R.A.P.: There are always going to be exceptions. How do you handle situations where you're faced with the question of sticking to the rules and losing the dollar or breaking the rules to make the money?
Greg: That's a terrible choice to have to make, and I can definitely relate. We're reasonable; we understand there are exceptions. If the Sales Manager were to come to me this afternoon and say, "Greg, we just got this order. It just came down five minutes ago. It's got to go on the air tomorrow because it's for a special sale that runs this weekend. Can you help me?" The answer is yes. If we're talking about someone who made a mistake, that's different. If he comes in and says, "Greg, here's a piece of copy that's supposed to go on the air tomorrow, and, gee, the person responsible for this didn't bother getting it in time. It's been ready for three days, and he just now went and picked it up." I'm sorry, the answer's no. There's far too much to be done every day for us to try and clean up other people's mistakes.
Plus, I've also found in the stations I've been at that you get what I think is a real unfair situation where the people who do respect your guidelines usually end up being penalized because their work is constantly being shoved aside so you can take this last second emergency from the person who doesn't respect the guidelines. I don't think that's fair. And we have tried our literal best to solve that.
A lot of that has to do with communication and education. You have to start and maintain an attitude with the sales department of: "Look, when you come to me with an exception or with a question, I'm going to give you the best available answer. I'm going to give you the best my department can offer. It may not be what you want, but it's going to be the best. If I have to say no to what you have in your hand, I'm going to offer you some alternatives. If there are no alternatives, then I will tell you that." You've always got to have that communication. You cannot exist under an attitude where salespeople say, "Oh, God. I'm not gonna take anything down to Greg because he's just going to tell me no because he doesn't want to deal with it." If you ever get that kind of a perception started, you're sunk. And the only way, unfortunately, you get that perception started is by history.
Now, the other great thing about this situation is our General Manager, Bob Green. Keep in mind, Cox Broadcasting is a very product-oriented company. Yeah, we want to sell. Yeah, we want to make tons of money. Yeah, we want to break every sales quota every month. But we also understand that for that to happen, we've got to be putting a product on the air that is superior to anything anybody else is putting on the air. We're not going to go out and throw clients off the radio, but we're also not going to sacrifice the product of the radio station. That puts a stop to a lot of those last-minute things because the word that comes out of that is, "If you bring something in here at five o'clock this afternoon, it's not legitimate. That shouldn't have happened. That doesn't absolutely, positively have to go on tomorrow or the radio station collapses. It ain't going to happen." And there are those times when, unfortunately, you have to say no. The nice thing for me is knowing that the support exists, number one, in the Sales Manager's office and, number two, in the General Manager's office. They trust my judgment, and that's a proof situation. You can't expect that from the first day you walk into a radio station. I had to prove that they could trust my judgment when I came here.

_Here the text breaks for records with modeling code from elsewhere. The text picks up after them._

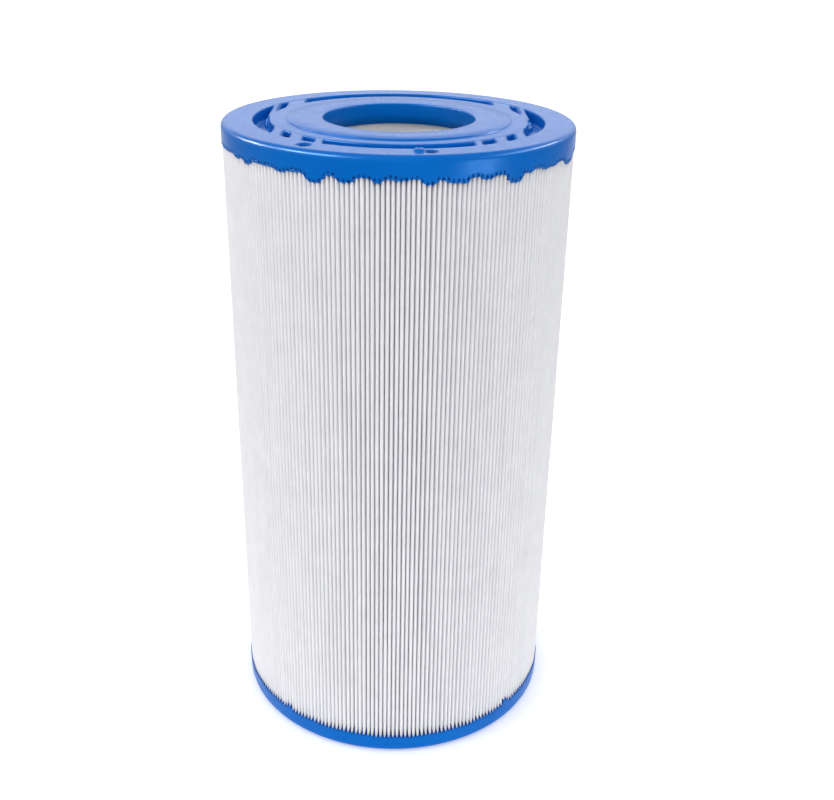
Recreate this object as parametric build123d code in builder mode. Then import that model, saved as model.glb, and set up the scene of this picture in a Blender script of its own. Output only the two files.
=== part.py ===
"""Pleated filter cartridge with two cast end caps, in millimetres.

The cartridge stands on its bottom cap. Its axis is Z, and its origin is the centre of the bottom
face. Both caps are cast round the ends of the core tube, the pleats and the seam, so each cap
takes the shape of what is potted in it.
"""

import os
from math import cos, radians, sin

from build123d import *

os.makedirs("parts", exist_ok=True)

# Overall sizes
overall_length = 235.0
cap_diameter = 125.4

# End caps: the land round the bore is the highest face, and the drops are measured from it
bore_diameter = 54.0
cap_height = 7.4
rim_width = 11.1
rim_drop = 0.4
groove_width = 5.85
groove_depth = 4.5
groove_floor_thickness = 0.6
annulus_width = 5.95
annulus_drop = 0.6
cap_edge_round = 2.0
groove_edge_round = 0.5
bore_edge_round = 0.5

# Ribs across the groove, all milled in the mould along Y: each has its angle, to either side of
# the front or of the back, and its width along X
rib_drop = 0.2
rib_edge_round = 0.8
rib_root = 0.8
rib_reach = 20.0
front_ribs = ((32, 2.4), (43.5, 4.2), (55, 3.6))
back_ribs = ((52, 5.8), (69, 2.0))

# Core tube: its inside stands back from the caps' bore by a small ledge
core_ledge = 2.0
core_wall = 3.5
core_end_band = 16.0
window_columns = 12
window_rows = 14
window_width = 11.0
window_ring_height = 4.0

# Pleated media
pleat_count = 240
media_thickness = 0.38
media_core_clearance = 0.3
media_skin = 0.3
fold_root_fill = 0.9

# Seam where the sheet's two ends meet, at the back
seam_angle = 90.0
seam_thickness = 0.5
seam_depth = 8.0

cap_radius = cap_diameter / 2
bore_radius = bore_diameter / 2
groove_outer_radius = cap_radius - rim_width
groove_inner_radius = groove_outer_radius - groove_width
land_radius = groove_inner_radius - annulus_width
potted_end = groove_depth + groove_floor_thickness
potted_length = overall_length - 2 * potted_end
core_inner_radius = bore_radius + core_ledge
core_outer_radius = core_inner_radius + core_wall
pleat_root_radius = core_outer_radius + media_core_clearance
pleat_tip_radius = cap_radius - media_skin
pleat_angle = 360 / pleat_count


def polar(radius, angle, sideways=0.0):
    """The point at a radius and an angle in degrees, then moved sideways along the tangent."""
    turn = radians(angle)
    across = (radius * cos(turn) - sideways * sin(turn), radius * sin(turn) + sideways * cos(turn))
    return across


# Core tube: a moulded sleeve with rows of windows that let the water through
window_pitch = (potted_length - 2 * core_end_band + window_ring_height) / window_rows
window_height = window_pitch - window_ring_height
first_window = potted_end + core_end_band + window_height / 2
window_middles = [(0, 0, first_window + row * window_pitch) for row in range(window_rows)]

with BuildPart() as core_tube:
    with BuildSketch(Plane.XY.offset(potted_end)):
        Circle(core_outer_radius)
        Circle(core_inner_radius, mode=Mode.SUBTRACT)
    extrude(amount=potted_length)
    with Locations(*window_middles):
        with PolarLocations(core_inner_radius + core_wall / 2, window_columns):
            Box(3 * core_wall, window_width, window_height, mode=Mode.SUBTRACT)
core_tube.part.label = "core_tube"
export_step(core_tube.part, "parts/core_tube.step")


# Media seam: a strip of adhesive between the two end walls of the pleated sheet
seam_inner_radius = pleat_tip_radius - seam_depth

with BuildPart() as media_seam:
    with BuildSketch(Plane.XY.offset(potted_end)):
        with BuildLine():
            Polyline(
                polar(pleat_tip_radius, seam_angle, -seam_thickness / 2),
                polar(pleat_tip_radius, seam_angle, seam_thickness / 2),
                polar(seam_inner_radius, seam_angle, seam_thickness / 2),
                polar(seam_inner_radius, seam_angle, -seam_thickness / 2),
                close=True,
            )
        make_face()
    extrude(amount=potted_length)
media_seam.part.label = "media_seam"
export_step(media_seam.part, "parts/media_seam.step")


# Pleated media: one sheet folded to and fro between the core and the cap's edge. Its section runs
# out round every fold from one side of the seam to the other, then back along the inner face. The
# folds are pressed together at their roots where the core leaves too little room for two layers.
tips = [seam_angle + fold * pleat_angle for fold in range(1, pleat_count)]
half_pleat = pleat_angle / 2
root_pitch = pleat_root_radius * radians(pleat_angle)
root_layer = min(media_thickness, fold_root_fill * root_pitch / 2)
outer_face = [polar(pleat_root_radius + media_thickness, seam_angle + half_pleat)]
inner_face = [
    polar(pleat_root_radius, seam_angle + half_pleat, -root_layer),
    polar(pleat_root_radius, seam_angle + half_pleat, root_layer),
]
for tip in tips:
    outer_face += [
        polar(pleat_tip_radius, tip, -media_thickness),
        polar(pleat_tip_radius, tip, media_thickness),
        polar(pleat_root_radius + media_thickness, tip + half_pleat),
    ]
    inner_face += [
        polar(pleat_tip_radius - media_thickness, tip),
        polar(pleat_root_radius, tip + half_pleat, -root_layer),
        polar(pleat_root_radius, tip + half_pleat, root_layer),
    ]
end_wall = seam_thickness / 2 + media_thickness

with BuildPart() as pleated_media:
    with BuildSketch(Plane.XY.offset(potted_end)):
        with BuildLine():
            Polyline(
                polar(pleat_tip_radius, seam_angle, seam_thickness / 2),
                polar(pleat_tip_radius, seam_angle, end_wall),
                *outer_face,
                polar(pleat_tip_radius, seam_angle, -end_wall),
                polar(pleat_tip_radius, seam_angle, -seam_thickness / 2),
                polar(seam_inner_radius, seam_angle, -seam_thickness / 2),
                *reversed(inner_face),
                polar(seam_inner_radius, seam_angle, seam_thickness / 2),
                close=True,
            )
        make_face()
    extrude(amount=potted_length)
pleated_media.part.label = "pleated_media"
export_step(pleated_media.part, "parts/pleated_media.step")


# End caps: one casting, used at both ends. Its groove is the mark of the ring that holds the
# pleats off the floor of the mould, and the ribs fill the gaps in that ring.
rib_top = -annulus_drop - rib_drop
rib_height = groove_depth + rib_root + rib_top
rib_foot = rib_top - rib_height
groove_middle_radius = groove_inner_radius + groove_width / 2
ribs = [(-90 + side * angle, width) for angle, width in front_ribs for side in (-1, 1)]
ribs += [(90 + side * angle, width) for angle, width in back_ribs for side in (-1, 1)]

with BuildPart() as groove_ribs:
    for rib_angle, rib_width in ribs:
        rib_x = groove_middle_radius * cos(radians(rib_angle))
        rib_y = groove_middle_radius * sin(radians(rib_angle))
        with Locations((rib_x, rib_y, rib_foot + rib_height / 2)):
            Box(rib_width, rib_reach, rib_height)
    fillet(groove_ribs.edges().filter_by(Axis.Y).group_by(Axis.Z)[-1], rib_edge_round)
    with BuildSketch(Plane.XY.offset(rib_foot)):
        Circle(groove_outer_radius + rib_root)
        Circle(groove_inner_radius - rib_root, mode=Mode.SUBTRACT)
    extrude(amount=rib_height, mode=Mode.INTERSECT)

with BuildPart() as cap_casting:
    with BuildSketch(Plane.XZ) as cap_section:
        with BuildLine():
            Polyline(
                (bore_radius, -cap_height),
                (bore_radius, 0),
                (land_radius, 0),
                (land_radius + annulus_drop, -annulus_drop),
                (groove_inner_radius, -annulus_drop),
                (groove_inner_radius, -groove_depth),
                (groove_outer_radius, -groove_depth),
                (groove_outer_radius, -rim_drop),
                (cap_radius, -rim_drop),
                (cap_radius, -cap_height),
                close=True,
            )
        make_face()
        corners = cap_section.vertices()
        fillet(corners.sort_by_distance((cap_radius, -rim_drop))[0], cap_edge_round)
        fillet(corners.sort_by_distance((bore_radius, 0))[0], bore_edge_round)
        groove_corners = (
            corners.sort_by_distance((groove_inner_radius, -annulus_drop))[0],
            corners.sort_by_distance((groove_outer_radius, -rim_drop))[0],
        )
        fillet(groove_corners, groove_edge_round)
    revolve(axis=Axis.Z)
    add(groove_ribs.part)

# Top end cap
with BuildPart() as top_end_cap:
    with Locations((0, 0, overall_length)):
        add(cap_casting.part)
    for potted in (core_tube, pleated_media, media_seam):
        add(potted.part, mode=Mode.SUBTRACT)
top_end_cap.part.label = "top_end_cap"
export_step(top_end_cap.part, "parts/top_end_cap.step")

# Bottom end cap: the same casting, turned over
with BuildPart() as bottom_end_cap:
    add(cap_casting.part, rotation=(0, 180, 0))
    for potted in (core_tube, pleated_media, media_seam):
        add(potted.part, mode=Mode.SUBTRACT)
bottom_end_cap.part.label = "bottom_end_cap"
export_step(bottom_end_cap.part, "parts/bottom_end_cap.step")
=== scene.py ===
from math import cos, pi, radians, sin

import bpy
import numpy as np
from mathutils import Matrix, Vector


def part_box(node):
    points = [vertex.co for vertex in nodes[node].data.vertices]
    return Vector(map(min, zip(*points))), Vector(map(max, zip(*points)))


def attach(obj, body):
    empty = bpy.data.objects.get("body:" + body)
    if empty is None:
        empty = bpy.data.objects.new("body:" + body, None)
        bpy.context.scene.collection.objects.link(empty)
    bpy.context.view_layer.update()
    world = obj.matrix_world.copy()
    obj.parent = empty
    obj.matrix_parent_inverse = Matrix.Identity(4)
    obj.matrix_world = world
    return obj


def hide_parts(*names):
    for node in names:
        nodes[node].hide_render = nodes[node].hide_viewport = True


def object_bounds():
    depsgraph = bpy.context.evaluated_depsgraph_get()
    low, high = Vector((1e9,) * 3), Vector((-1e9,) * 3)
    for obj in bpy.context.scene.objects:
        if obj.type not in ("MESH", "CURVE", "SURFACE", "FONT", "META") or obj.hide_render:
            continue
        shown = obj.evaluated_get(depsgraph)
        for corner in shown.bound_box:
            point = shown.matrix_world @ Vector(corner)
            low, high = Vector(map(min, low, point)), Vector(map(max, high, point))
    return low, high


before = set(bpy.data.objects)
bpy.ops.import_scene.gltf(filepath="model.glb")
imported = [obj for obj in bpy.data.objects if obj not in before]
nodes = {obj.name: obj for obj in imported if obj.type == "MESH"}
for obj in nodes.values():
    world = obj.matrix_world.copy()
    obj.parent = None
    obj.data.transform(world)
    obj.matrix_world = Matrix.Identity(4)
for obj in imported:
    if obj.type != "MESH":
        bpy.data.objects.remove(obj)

cad_low, cad_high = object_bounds()
mm = 0.001


# Camera: it looks down on the cartridge from the front, a little to its right and a little rolled.
camera_data = bpy.data.cameras.new("camera")
camera_data.lens = 46.54
camera_data.sensor_width = 36.0
camera_data.clip_start = 0.01
camera = bpy.data.objects.new("camera", camera_data)
bpy.context.scene.collection.objects.link(camera)
look_down = radians(24.945)
look_right = radians(1.214)
camera_roll = radians(1.092)
camera.matrix_world = (
    Matrix.Translation((0.0, -0.3898, cad_high.z + 0.0704))
    @ Matrix.Rotation(-look_right, 4, "Z")
    @ Matrix.Rotation(pi / 2 - look_down, 4, "X")
    @ Matrix.Rotation(camera_roll, 4, "Z")
)
bpy.context.scene.camera = camera
bpy.context.scene.view_settings.view_transform = "Standard"


# Studio: a white tent all round, with a brighter white panel behind the cartridge that gives the
# caps their pale sheen, weak lights above and in front, and softboxes at the sides, warm on the
# left and cool on the right.
def softbox(name, place, aim, width, height, radiance, colour=(1.0, 1.0, 1.0), glint=False):
    """A rectangular light at a place, aimed at a point. A glint is seen only in reflections."""
    light = bpy.data.lights.new(name, "AREA")
    light.shape = "RECTANGLE"
    light.size = width
    light.size_y = height
    light.energy = radiance * pi * width * height
    light.color = colour
    lamp = bpy.data.objects.new(name, light)
    bpy.context.scene.collection.objects.link(lamp)
    lamp.location = place
    lamp.rotation_euler = (Vector(aim) - Vector(place)).to_track_quat("-Z", "Y").to_euler()
    lamp.visible_diffuse = not glint
    lamp.visible_camera = not glint


cartridge_middle = (0.0, 0.0, (cad_low.z + cad_high.z) / 2)
softbox("back_panel", (0.0, 3.8, 1.9), (0.0, 0.0, 0.3), 5.0, 2.6, 1.1)
softbox("overhead_light", (0.0, -0.2, 1.5), cartridge_middle, 1.2, 1.2, 0.7)
softbox("front_light", (0.0, -2.2, 1.0), cartridge_middle, 1.6, 1.0, 1.3)
softbox("left_light", (-1.0, -0.5, 1.05), cartridge_middle, 0.45, 0.3, 5.0, (1.0, 0.98, 0.95))
softbox("right_light", (1.1, -0.8, 0.8), cartridge_middle, 0.5, 0.7, 1.2, (0.94, 0.97, 1.0))

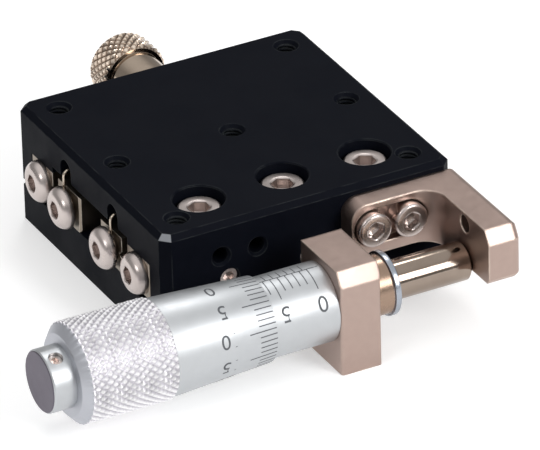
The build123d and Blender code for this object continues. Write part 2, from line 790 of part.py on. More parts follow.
foot_screw = cap_screw(
    m25_radius, mic_foot_screw_length, m25_head_radius, m25_head_height, m25_key, m25_key_depth
)
with BuildPart() as micrometer_bracket_screws:
    for x in mic_foot_screw_xs:
        with Locations(Location((x, -half_width - mic_foot_thickness, mic_foot_screw_height), (90, 0, 0))):
            add(foot_screw)
micrometer_bracket_screws.part.label = "micrometer_bracket_screws"
export_step(micrometer_bracket_screws.part, "parts/micrometer_bracket_screws.step")

# Micrometer barrel: stem through the block, guide bore and screw bore for the spindle
with BuildPart() as micrometer_barrel:
    with BuildSketch(mic_plane):
        with BuildLine():
            Polyline(
                (stem_end, spindle_radius + spindle_fit),
                (stem_end, stem_radius),
                (adjusting_nut_start, stem_radius),
                (adjusting_nut_start, barrel_thread_radius),
                (barrel_end, barrel_thread_radius),
                (barrel_end, spindle_thread_radius + thread_fit),
                (guide_bore_end, spindle_thread_radius + thread_fit),
                (guide_bore_end, spindle_radius + spindle_fit),
                close=True,
            )
        make_face()
    revolve(axis=mic_axis)
micrometer_barrel.part.label = "micrometer_barrel"
export_step(micrometer_barrel.part, "parts/micrometer_barrel.step")

# Graduated sleeve, slipped over the barrel against the block
with BuildPart() as micrometer_sleeve:
    with BuildSketch(Plane(origin=(mic_block_left, mic_y, mic_height), x_dir=(0, 1, 0), z_dir=(-1, 0, 0))):
        Circle(sleeve_radius)
        Circle(stem_radius + spindle_fit, mode=Mode.SUBTRACT)
    extrude(amount=sleeve_length)
    chamfer(micrometer_sleeve.faces().sort_by(Axis.X)[0].outer_wire().edges(), sleeve_chamfer)
micrometer_sleeve.part.label = "micrometer_sleeve"
export_step(micrometer_sleeve.part, "parts/micrometer_sleeve.step")

with BuildPart() as adjusting_nut:
    nut_face = Plane(origin=(adjusting_nut_start, mic_y, mic_height), x_dir=(0, 1, 0), z_dir=(-1, 0, 0))
    with BuildSketch(nut_face):
        Circle(adjusting_nut_radius)
        Circle(barrel_thread_radius + spindle_fit, mode=Mode.SUBTRACT)
    extrude(amount=adjusting_nut_length)
    chamfer(adjusting_nut.faces().sort_by(Axis.X)[0].outer_wire().edges(), head_chamfer)
adjusting_nut.part.label = "adjusting_nut"
export_step(adjusting_nut.part, "parts/adjusting_nut.step")

# Stem nut that clamps the micrometer in the block
with BuildPart() as stem_nut:
    rim_start = mic_block_right + nut_body_length
    rim_end = rim_start + nut_rim_length
    with BuildSketch(mic_plane):
        with BuildLine():
            Polyline(
                (mic_block_right, stem_radius + spindle_fit),
                (mic_block_right, nut_body_radius),
                (rim_start, nut_body_radius),
                (rim_start, nut_rim_radius),
                (rim_end - nut_chamfer, nut_rim_radius),
                (rim_end, nut_rim_radius - nut_chamfer),
                (rim_end, spindle_radius + nut_bore_clearance),
                (stem_end + thread_clearance, spindle_radius + nut_bore_clearance),
                (stem_end + thread_clearance, stem_radius + spindle_fit),
                close=True,
            )
        make_face()
    revolve(axis=mic_axis)
stem_nut.part.label = "stem_nut"
export_step(stem_nut.part, "parts/stem_nut.step")

# Spindle: measuring end, screw length and the neck that carries thimble and cap
with BuildPart() as spindle:
    tip = anvil_arm_face - tip_gap
    cap_floor = thimble_end - cap_length + cap_wall
    with BuildSketch(mic_plane):
        with BuildLine():
            Polyline(
                (tip, 0),
                (tip, spindle_radius - spindle_tip_chamfer),
                (tip - spindle_tip_chamfer, spindle_radius),
                (spindle_shoulder, spindle_radius),
                (spindle_shoulder, spindle_thread_radius),
                (thimble_end + thimble_wall, spindle_thread_radius),
                (thimble_end + thimble_wall, spindle_neck_radius),
                (cap_floor, spindle_neck_radius),
                (cap_floor, 0),
                close=True,
            )
        make_face()
    revolve(axis=mic_axis)
spindle.part.label = "spindle"
export_step(spindle.part, "parts/spindle.step")

# Thimble: thin bevelled edge over the sleeve, knurled grip and end wall
with BuildPart() as thimble:
    bore = sleeve_radius + thimble_bore_clearance
    with BuildSketch(mic_plane):
        with BuildLine():
            Polyline(
                (thimble_edge, bore),
                (thimble_edge, bore + thimble_edge_wall),
                (grip_start, thimble_taper_radius),
                (grip_start, grip_radius),
                (grip_end, grip_radius),
                (thimble_end, grip_cone_radius),
                (thimble_end, spindle_neck_radius + thread_clearance),
                (thimble_end + thimble_wall, spindle_neck_radius + thread_clearance),
                (thimble_end + thimble_wall, bore),
                close=True,
            )
        make_face()
    revolve(axis=mic_axis)
thimble.part.label = "thimble"
export_step(thimble.part, "parts/thimble.step")

# Cap on the spindle's end, with the set screw that locks it
cap_direction = Plane(origin=(cap_hole_x, mic_y, mic_height), x_dir=(1, 0, 0), z_dir=(0, 0, 1)).rotated(
    (cap_hole_tilt, 0, 0)
)
with BuildPart() as thimble_cap:
    cap_end = thimble_end - cap_length
    with BuildSketch(mic_plane):
        with BuildLine():
            Polyline(
                (thimble_end, spindle_neck_radius + thread_clearance),
                (thimble_end, cap_radius),
                (cap_end + cap_chamfer, cap_radius),
                (cap_end, cap_radius - cap_chamfer),
                (cap_end, 0),
                (cap_end + cap_wall, 0),
                (cap_end + cap_wall, spindle_neck_radius + thread_clearance),
                close=True,
            )
        make_face()
    revolve(axis=mic_axis)
    with BuildSketch(cap_direction.offset(spindle_neck_radius)):
        Circle(cap_hole_radius)
    extrude(amount=cap_radius, mode=Mode.SUBTRACT)
thimble_cap.part.label = "thimble_cap"
export_step(thimble_cap.part, "parts/thimble_cap.step")

with BuildPart() as cap_set_screw:
    screw_start = spindle_neck_radius
    screw_length = cap_radius - cap_screw_recess - screw_start
    with BuildSketch(cap_direction.offset(screw_start)):
        Circle(cap_hole_radius - thread_clearance)
    extrude(amount=screw_length)
    with BuildSketch(cap_direction.offset(screw_start + screw_length)):
        RegularPolygon(cap_hole_radius / 2, 6, major_radius=False)
    extrude(amount=-screw_length / 2, mode=Mode.SUBTRACT)
cap_set_screw.part.label = "cap_set_screw"
export_step(cap_set_screw.part, "parts/cap_set_screw.step")

# Clamp plate: foot on the base's rear edge, slot along X for the clamp stud
with BuildPart() as clamp_plate:
    with BuildSketch(Plane.XZ.offset(-clamp_plate_face - clamp_plate_thickness)):
        with Locations((0, clamp_plate_top / 2)):
            Rectangle(2 * clamp_plate_half_length, clamp_plate_top)
        fillet(vertices().group_by(Axis.Z)[-1], clamp_plate_radius)
    extrude(amount=clamp_plate_thickness)
    with BuildSketch(Plane.XZ.offset(-clamp_plate_face)):
        with Locations((0, clamp_foot_height / 2)):
            Rectangle(2 * clamp_plate_half_length, clamp_foot_height)
    extrude(amount=clamp_plate_gap)
    with BuildSketch(rear_plane):
        with Locations((0, clamp_height)):
            SlotCenterToCenter(clamp_slot_length, 2 * clamp_slot_radius)
        with Locations([(x, clamp_screw_height) for x in clamp_screw_xs]):
            Circle(m25_radius + shank_clearance)
    extrude(amount=clamp_plate_gap + clamp_plate_thickness, mode=Mode.SUBTRACT)
clamp_plate.part.label = "clamp_plate"
export_step(clamp_plate.part, "parts/clamp_plate.step")

clamp_screw = cap_screw(
    m25_radius, clamp_screw_length, m25_head_radius, m25_head_height, m25_key, m25_key_depth
)
with BuildPart() as clamp_plate_screws:
    for x in clamp_screw_xs:
        seat_y = clamp_plate_face + clamp_plate_thickness
        with Locations(Location((x, seat_y, clamp_screw_height), (-90, 0, 0))):
            add(clamp_screw)
clamp_plate_screws.part.label = "clamp_plate_screws"
export_step(clamp_plate_screws.part, "parts/clamp_plate_screws.step")

# Clamp knob: wide neck that presses the plate, grip with a turned recess in its end
with BuildPart() as clamp_knob:
    knob_axis = Axis((0, 0, clamp_height), (0, 1, 0))
    knob_end = knob_start + knob_length
    hole_floor = neck_face + knob_hole_depth
    with BuildSketch(Plane(origin=(0, 0, clamp_height), x_dir=(0, 1, 0), z_dir=(1, 0, 0))):
        with BuildLine():
            Polyline(
                (neck_face, m3_radius),
                (neck_face, knob_neck_radius),
                (knob_start, knob_neck_radius),
                (knob_start, knob_radius - knob_chamfer),
                (knob_start + knob_chamfer, knob_radius),
                (knob_end - knob_chamfer, knob_radius),
                (knob_end, knob_radius - knob_chamfer),
                (knob_end, knob_recess_radius),
                (knob_end - knob_chamfer, knob_recess_radius - knob_chamfer),
                (knob_end - knob_chamfer, 0),
                (hole_floor, 0),
                (hole_floor, m3_radius),
                close=True,
            )
        make_face()
    revolve(axis=knob_axis)
clamp_knob.part.label = "clamp_knob"
export_step(clamp_knob.part, "parts/clamp_knob.step")

with BuildPart() as clamp_stud:
    stud_end = half_width - stud_depth
    with BuildSketch(Plane(origin=(0, stud_end, clamp_height), x_dir=(1, 0, 0), z_dir=(0, 1, 0))):
        Circle(m3_radius - thread_clearance)
    extrude(amount=hole_floor - stud_end)
    chamfer(clamp_stud.faces().sort_by(Axis.Y)[0].edges(), head_chamfer)
clamp_stud.part.label = "clamp_stud"
export_step(clamp_stud.part, "parts/clamp_stud.step")
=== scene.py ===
import json
from math import pi, radians

import bmesh
import bpy
import numpy as np
from mathutils import Matrix, Vector


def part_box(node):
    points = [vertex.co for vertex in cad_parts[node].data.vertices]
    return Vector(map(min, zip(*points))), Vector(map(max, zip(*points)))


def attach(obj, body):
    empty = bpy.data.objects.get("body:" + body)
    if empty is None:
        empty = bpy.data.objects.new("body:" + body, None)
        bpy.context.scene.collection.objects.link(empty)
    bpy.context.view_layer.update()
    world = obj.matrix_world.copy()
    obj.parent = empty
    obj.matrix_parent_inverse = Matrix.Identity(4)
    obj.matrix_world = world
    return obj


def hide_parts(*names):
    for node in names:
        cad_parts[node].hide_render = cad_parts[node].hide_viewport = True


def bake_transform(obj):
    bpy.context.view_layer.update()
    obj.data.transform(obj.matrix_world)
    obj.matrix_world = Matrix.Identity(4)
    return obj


# Linear stage with a micrometer drive. Lengths are in millimetres until a mesh is made.
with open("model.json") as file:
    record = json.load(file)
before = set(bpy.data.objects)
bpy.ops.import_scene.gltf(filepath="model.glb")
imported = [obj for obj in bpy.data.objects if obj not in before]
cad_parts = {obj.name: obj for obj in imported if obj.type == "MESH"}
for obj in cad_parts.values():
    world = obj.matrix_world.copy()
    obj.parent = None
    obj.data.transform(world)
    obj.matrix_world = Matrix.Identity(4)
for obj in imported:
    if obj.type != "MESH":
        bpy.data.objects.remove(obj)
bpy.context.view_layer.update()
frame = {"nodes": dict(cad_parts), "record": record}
nodes = frame["nodes"]
MM = 0.001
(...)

R.A.P.: How many Program Directors are there?
Greg: We have three. I deal mainly with the PDs for WIOD and Hot 105, but I still interact with the PD from The Coast because I'm responsible for the technical sound of everything that goes on the air.
R.A.P.: Do you have any deadlines or "minimum expectations" when it comes to promos and sweepers?
Greg: Nothing that's really carved in stone. I do have to really take my hat off to all three of our PDs. They all understand what's involved in running a three station operation. Now, it was a little awkward for them at the very start because, as a PD in a single station, you're pretty much used to the fact that the Production Director is at your disposal. This is the guy who images your radio station, and he spends a great deal of his day concentrating on your radio station. It was a little awkward for these guys to get used to sharing me.
Originally, when I came here, I was reporting to just one of the PDs. That became a very unworkable system simply because, when you're reporting to a PD, you're naturally going to give his station a greater degree of your concentration, a greater degree of your work because this is the guy who is signing your time sheet. We've since changed that around, and I now report directly to the General Manager. The PDs are really excellent at keeping me informed with what's coming up over the next couple of weeks, and what elements they'll need. That allows me to schedule how those are going to get done.